The defense writes, “…the government’s statements regarding Ms. Russell’s status before the grand jury, as well as the erroneous legal advice concerning the scope of her Fifth Amendment rights, rendered the proceedings fundamentally unfair…at the outset of her testimony, Ms. Russell was expressly told “that she was not a target.”
The defense argues, therefore, that the indictment should be dismissed or in the in the alternative, that the Court should compel the government to produce discovery and conduct an evidentiary hearing.
In a nutshell, they argue, had Kathy Russell known she was a target of the DOJ, she might have invoked the 5th Amendment on all questions.

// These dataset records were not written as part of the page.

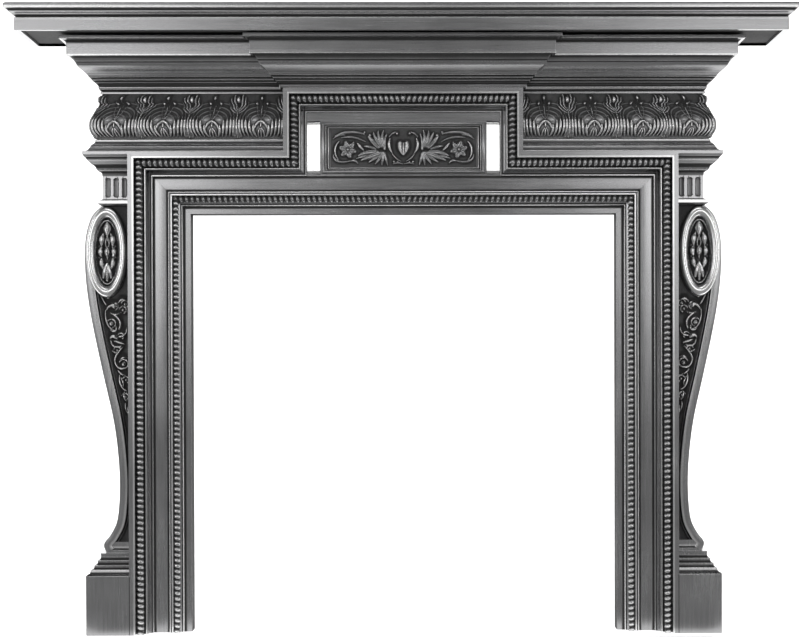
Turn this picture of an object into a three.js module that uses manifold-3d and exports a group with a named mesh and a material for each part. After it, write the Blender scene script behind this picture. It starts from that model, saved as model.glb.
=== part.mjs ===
// Cast-iron fireplace surround: a moulded shelf on a carved header and two scrolled legs.
// It is drawn in elevation, in millimetres: x across, y up from the floor, z out from the wall.
// The last group turns that drawing so that z is up and the front faces -y.
import * as THREE from 'three';
import { mergeVertices } from 'three/addons/utils/BufferGeometryUtils.js';
import Module from 'manifold-3d';

const wasm = await Module();
wasm.setup();

// Opening, joints and fits
const openingWidth = 914;
const openingHeight = 897;
const jointGap = 0.3;
const overlap = 2; // how far members of one casting run into each other
const rootDepth = 4; // how far bosses are sunk into the casting that carries them
const leafRoot = 1; // how far the edges of a leaf are sunk

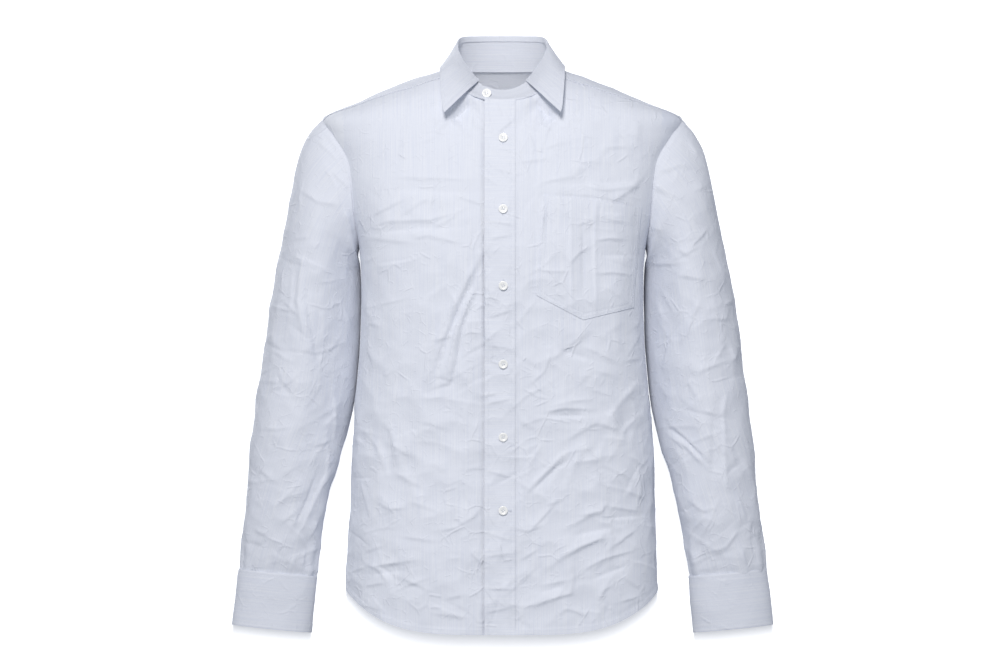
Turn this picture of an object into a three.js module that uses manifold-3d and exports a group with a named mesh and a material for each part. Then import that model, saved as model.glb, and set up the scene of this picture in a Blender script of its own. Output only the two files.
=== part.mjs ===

The defense argues further that, “If other witnesses were misinformed of the scope of their Fifth Amendment privilege, the potential unfair prejudice – as to all defendants – is twofold. First, like Ms. Russell, such witnesses could have been induced by the prosecutor’s incorrect advice to waive their rights and provide the grand jury with testimony they would not otherwise have given. Second, incorrect advice to witnesses about the scope of the Fifth Amendment privilege risks misleading the grand jury as to the meaning and significance of ‘pleading the Fifth’ – a misimpression that would be compounded were the accompanying legal instructions inaccurate or incomplete.
“This is not a fishing expedition. The government’s on-the-record statements to Ms. Russell concerning her status, combined with its inaccurate statement of the law concerning the scope of the Fifth Amendment privilege, has raised the real possibility that other witnesses were misadvised and the grand jury therefore misled. Accordingly, the government should produce those portions of the minutes relating to the Fifth Amendment warnings given to all grand jury witnesses, as well as any related legal instructions.”
In conclusion, the defense argues, “the Court should dismiss the Indictment as to Kathy Russell, or, in the alternative, compel the government to produce discovery and conduct an evidentiary hearing.”